Warna-warni lampu dengan iringan karawitan, makin menambah sakral atmosfer pertunjukkan.
"Sira Gajah Mada patih Amangkubhumi tan ayun amuktia palapa, sira Gajah Mada: Lamun huwus kalah nusantara isun amukti palapa, lamun kalah ring Gurun, ring Seran, Tañjung Pura, ring Haru, ring Pahang, Dompo, ring Bali, Sunda, Palembang, Tumasik, samana isun amukti palapa," suara Eri Cahyadi menggelegar membacakan Amukti Palapa.
Setelah Eri Cahyadi membacakan Amukti Palapa, Wawali Surabaya, Armuji kemudian meneruskannya dengan membaca teks Sumpah Pemuda.
Meski dua sumpah itu berbeda zaman, namun memiliki makna dan filosofi yang sama.

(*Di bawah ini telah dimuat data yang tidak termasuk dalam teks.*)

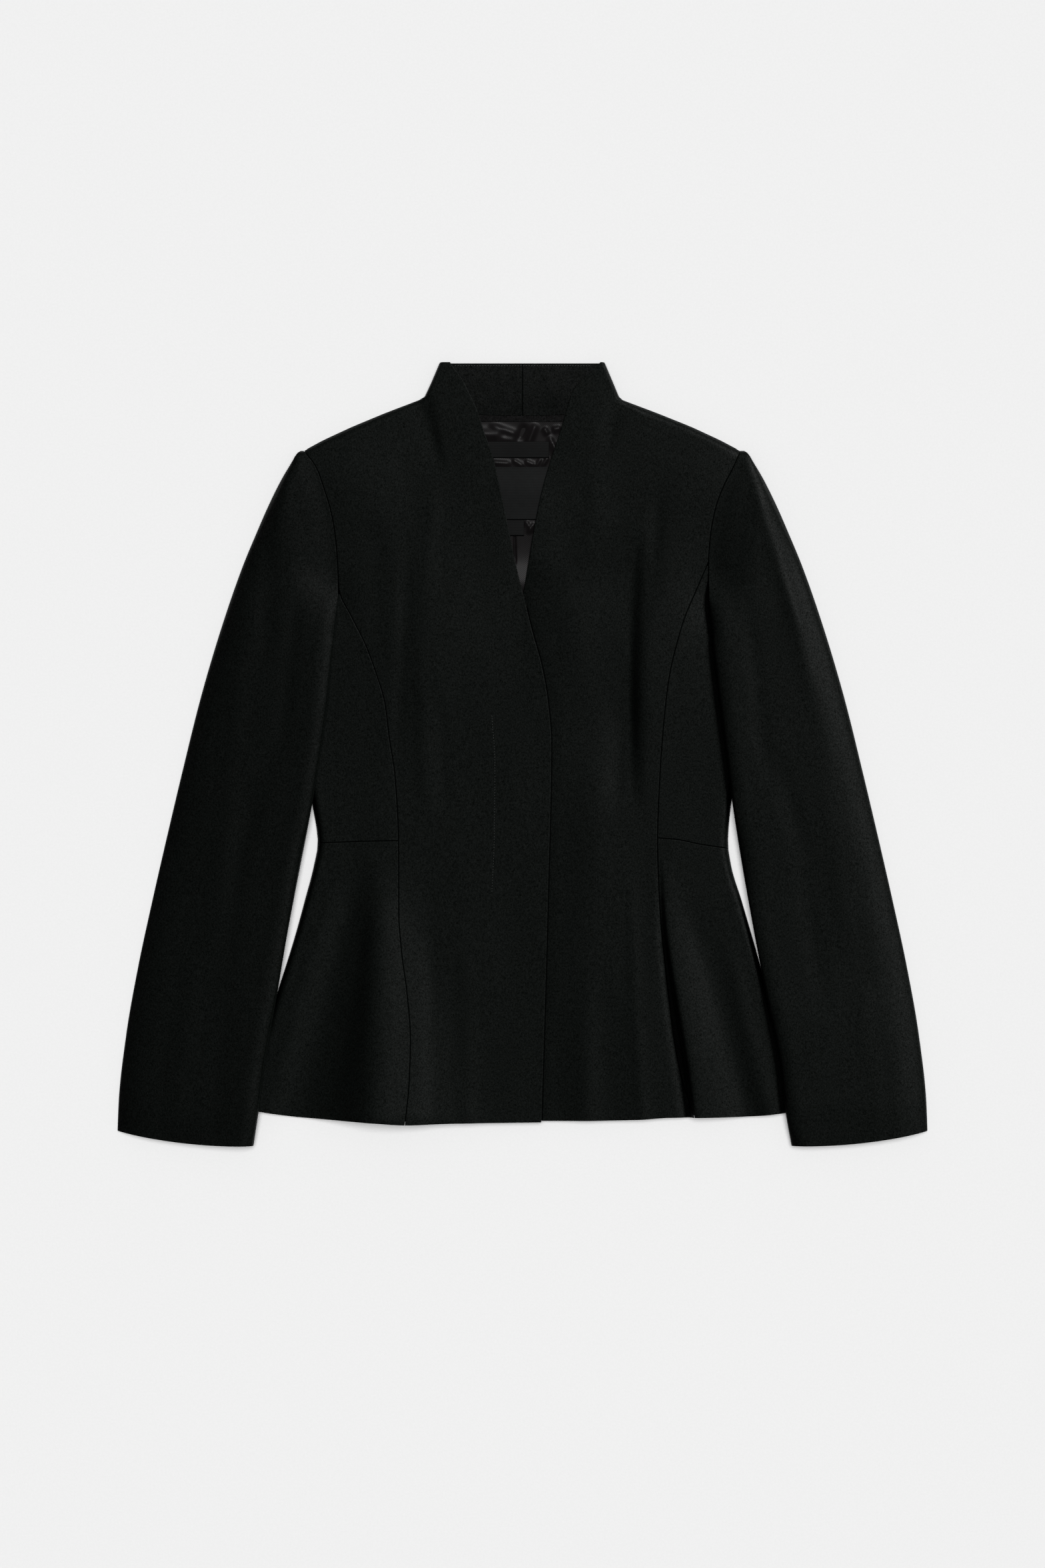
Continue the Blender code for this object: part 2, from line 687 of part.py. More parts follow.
def main():
    """Clear the scene and build every piece."""
    for item in list(bpy.data.objects):
        bpy.data.objects.remove(item, do_unlink=True)
    shell_pieces = {
        "front": front,
        "side_front": side_front,
        "peplum_side": peplum_side,
        "back": back,
        "sleeve_upper": sleeve_upper,
        "sleeve_under_head": sleeve_under_head,
        "sleeve_under": sleeve_under,
        "collar_back": lambda half: collar_half(half, 0, BACK_WALL, 0.0, COLLAR_TOP, 0),
        "collar_facing": lambda half: collar_half(half, FOLD_EDGE, FACING_WALL, 2.8, COLLAR_TOP - 0.5, 1.2),
    }
    for half in HALVES:
        for piece, shape in shell_pieces.items():
            name = f"{piece}_{half.name}"
            solid(name, shape(half), material(f"wool_{name}", WOOL, 0.9), half.sign)
    band_low = NECK_SEAM - 5.4
    band = lining_piece(NECK_SEAM - SEAM, band_low, lambda m: neck_curve(m) - SEAM)
    solid("neck_band", band, material("tape_neck_band", TAPE, 0.7))
    back_lining = lining_piece(band_low - SEAM, LINING_END)
    solid("lining_back", back_lining, material("satin_lining_back", SATIN, 0.35))
    for label in LABELS:
        solid(label.name, label_piece(label), material(f"woven_{label.name}", label.colour, 0.6))


main()
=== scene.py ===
"""Looks of the peplum jacket, laid flat: black fine wool, satin lining and bare labels on a pale floor.

Shapes are worked out in millimetres and become metres in the meshes. Each half is drawn in its own plan
frame: m is the distance from the centre line, outwards, and y the height in the picture. The wearer's
right half is at negative X.
"""

import json
from collections import namedtuple

import bpy
import numpy as np
from bpy.props import FloatProperty, FloatVectorProperty, PointerProperty
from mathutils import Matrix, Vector

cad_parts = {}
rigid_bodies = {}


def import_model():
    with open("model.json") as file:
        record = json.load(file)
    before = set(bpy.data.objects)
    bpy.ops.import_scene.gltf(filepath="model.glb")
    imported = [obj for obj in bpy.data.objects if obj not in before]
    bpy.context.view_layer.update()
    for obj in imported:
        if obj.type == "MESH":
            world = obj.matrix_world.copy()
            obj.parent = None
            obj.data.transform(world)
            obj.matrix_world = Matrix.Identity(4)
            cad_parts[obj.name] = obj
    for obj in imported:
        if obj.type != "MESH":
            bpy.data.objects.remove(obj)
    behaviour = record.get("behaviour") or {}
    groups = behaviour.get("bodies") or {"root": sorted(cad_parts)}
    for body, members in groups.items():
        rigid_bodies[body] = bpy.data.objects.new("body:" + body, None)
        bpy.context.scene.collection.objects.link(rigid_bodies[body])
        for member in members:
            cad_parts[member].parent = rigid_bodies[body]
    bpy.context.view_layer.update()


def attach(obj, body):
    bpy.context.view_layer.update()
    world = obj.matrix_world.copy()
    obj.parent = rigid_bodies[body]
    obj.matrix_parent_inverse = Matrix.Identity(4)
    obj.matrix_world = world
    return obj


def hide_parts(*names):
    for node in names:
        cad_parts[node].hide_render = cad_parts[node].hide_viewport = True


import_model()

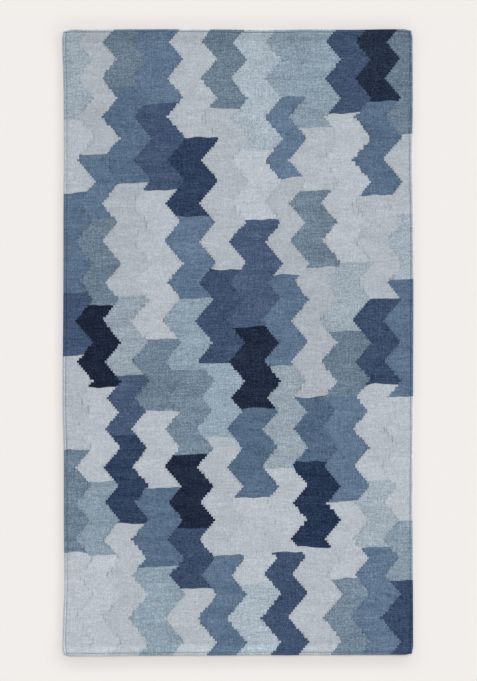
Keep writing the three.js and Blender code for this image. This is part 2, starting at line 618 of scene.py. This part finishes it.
class WovenBand:
    """One band of the rug, made flat in warps and rows of teeth, then laid on the rug."""

    def __init__(self, cloth, index, left, right, yarns, chance):
        self.cloth = cloth
        self.left = left
        self.right = right
        self.at_left_selvedge = index == 0
        self.at_right_selvedge = index == len(BANDS) - 1
        self.blocks = []
        row = cloth.sizes.teeth
        for words in BANDS[index].blocks.split(", "):
            yarn, teeth = words.split()
            row -= int(teeth)
            end = BlockEnd(row, left.smooth(row), right.smooth(row), chance.uniform(*SLANT))
            colour = (*getattr(yarns, yarn), chance.random())
            self.blocks.append((colour, end))
        self.bm = bmesh.new()

    def make(self, name):
        """The finished piece."""
        self.spread_grid()
        self.cut_teeth()
        for _, end in self.blocks[:-1]:
            end.cut(self.bm)
        flat, area = self.flat_size()
        self.dye()
        self.thicken()
        self.unroll()
        self.lay()
        band = finished(name, self.bm)
        return band

    def spread_grid(self):
        """A grid over all that the band's zigzag takes in."""
        lines = self.cloth.lines_along()
        low, high = min(self.left.steps), max(self.right.steps)
        columns = WARP_COLUMNS * (high - low)
        bmesh.ops.create_grid(self.bm, x_segments=columns, y_segments=len(lines) - 1, size=1)
        for v in self.bm.verts:
            v.co.x = low + round((v.co.x + 1) / 2 * columns) / WARP_COLUMNS
            v.co.y = lines[round((v.co.y + 1) / 2 * (len(lines) - 1))]

    def cut_teeth(self):
        """Takes away what lies outside the stepped edges."""
        outside = []
        for face in self.bm.faces:
            middle = face.calc_center_median()
            if not self.left.step(middle.y) < middle.x < self.right.step(middle.y):
                outside.append(face)
        bmesh.ops.delete(self.bm, geom=outside, context="FACES")

    def flat_size(self):
        """Width and length of the flat band with its hems turned out, and its area, in metres."""
        cloth = self.cloth
        places = [vert.co.x for vert in self.bm.verts]
        area = sum(face.calc_area() for face in self.bm.faces) * cloth.pitch * cloth.tooth
        return ((max(places) - min(places)) * cloth.pitch, 2 * cloth.half_cloth), area

    def dye(self):
        """Gives each block its yarn's colour, with the dye lot in the fourth place."""
        yarn = self.bm.loops.layers.float_color.new("yarn")
        for face in self.bm.faces:
            middle = face.calc_center_median()
            colour = self.blocks[-1][0]
            for block_colour, end in self.blocks:
                if end.passes_below(middle):
                    colour = block_colour
                    break
            for loop in face.loops:
                loop[yarn] = colour

    def thicken(self):
        """Gives the band its top and its sides, with its underside at 0 and its top at 1."""
        bm = self.bm
        made = bmesh.ops.extrude_face_region(bm, geom=bm.faces[:], use_keep_orig=True)["geom"]
        top = [part for part in made if isinstance(part, bmesh.types.BMVert)]
        bmesh.ops.translate(bm, verts=top, vec=(0, 0, 1))
        bmesh.ops.recalc_face_normals(bm, faces=bm.faces[:])

    def walls(self):
        """The faces down the band's edges."""
        return [face for face in self.bm.faces if abs(face.normal.z) < 0.5]

    def ways_out(self, walls):
        """For each point on the underside's rim, the way out of the band: -1, 0 or 1 across and
        along."""
        ways = {}
        for face in walls:
            for vert in face.verts:
                if vert.co.z < 0.5:
                    ways[vert] = ways.get(vert, Vector((0, 0, 0))) + face.normal
        return {vert: Vector((sign(way.x), sign(way.y))) for vert, way in ways.items()}

    def unroll(self):
        """Lays both faces out in lengths next to each other, with the walls round the top's."""
        layer = self.bm.loops.layers.uv.new("OFBake")
        cloth = self.cloth
        first = cloth.row_at(-1, cloth.half_cloth)
        start = math.floor(first)
        strip_rows = math.ceil((cloth.sizes.teeth - 2 * first) / STRIPS)
        walls = set(self.walls())
        outward = self.ways_out(walls)

        @lru_cache(maxsize=None)
        def edges(along):
            return self.left.smooth(along), self.right.smooth(along)

        for face in self.bm.faces:
            middle = face.calc_center_median()
            strip = (math.floor(middle.y) - start) // strip_rows
            is_wall = face in walls
            column = strip + (STRIPS if not is_wall and middle.z < 0.5 else 0)
            strip_start = start + strip * strip_rows
            for loop in face.loops:
                across, along, side = loop.vert.co
                if is_wall and side < 0.5:
                    away = outward[loop.vert]
                    across += away.x * WALL_ACROSS
                    along += away.y * WALL_ALONG
                left, right = edges(loop.vert.co.y)
                share = mix(STRIP_MARGIN, 1 - STRIP_MARGIN, (across - left) / (right - left))
                u = (column + share) / (2 * STRIPS)
                v = (along - strip_start + END_MARGIN) / (strip_rows + 2 * END_MARGIN)
                loop[layer].uv = (u, v)

    def open_slits(self):
        """Makes the rims of the walls sharp, but not a selvedge's, which stays round. Gives back how
        far each point beside a slit is drawn away from it: to the right or, under 0, to the left.
        Where two openings meet at a point, the wider one counts."""
        slit = {}
        for face in self.walls():
            lengthways = abs(face.normal.x) > 0.5
            on_left = face.normal.x < 0
            at_selvedge = self.at_left_selvedge if on_left else self.at_right_selvedge
            for edge in face.edges:
                flat = abs(edge.verts[0].co.z - edge.verts[1].co.z) < 0.5
                edge.smooth = not flat or (lengthways and at_selvedge)
            if lengthways and not at_selvedge:
                line = self.left if on_left else self.right
                opening = line.opening(face.calc_center_median().y)
                for vert in face.verts:
                    widest = max(opening, abs(slit.get(vert, 0)))
                    slit[vert] = widest if on_left else -widest
        return slit

    def lay(self):
        """Moves the flat band to where it lies on the rug, and keeps its place in the weave."""
        bm = self.bm
        weave = bm.verts.layers.float_vector.new("weave")
        hollow = bm.verts.layers.float.new("hollow")
        slit = self.open_slits()
        for face in bm.faces:
            face.smooth = True
        # Painted shade of the hollows: in and beside the slits, in the cord's groove, under the
        # stitches and on the folds
        for vert in bm.verts:
            near = [SHADE_BESIDE_SLIT * abs(slit.get(edge.other_vert(vert), 0)) for edge in vert.link_edges]
            depth = max(abs(slit.get(vert, 0)), *near)
            vert[hollow] = self.cloth.hollow(vert.co.x, vert.co.y, depth)
        for vert in bm.verts:
            vert[weave] = vert.co
            vert.co = self.cloth.place(*vert.co, slit.get(vert, 0))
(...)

Yakni, persatuan dan kesatuan nusantara.
Pada pertunjukan itu, penggawa Kota Surabaya juga menyelipkan beberapa pesan kepada masyarakat.
Seperti di antaranya pentingnya menjaga protokol kesehatan dan tepo seliro (tenggang rasa). Pesan dan imbauan yang disampaikan itu pun dibalut dengan guyonan khas ala Suroboyoan.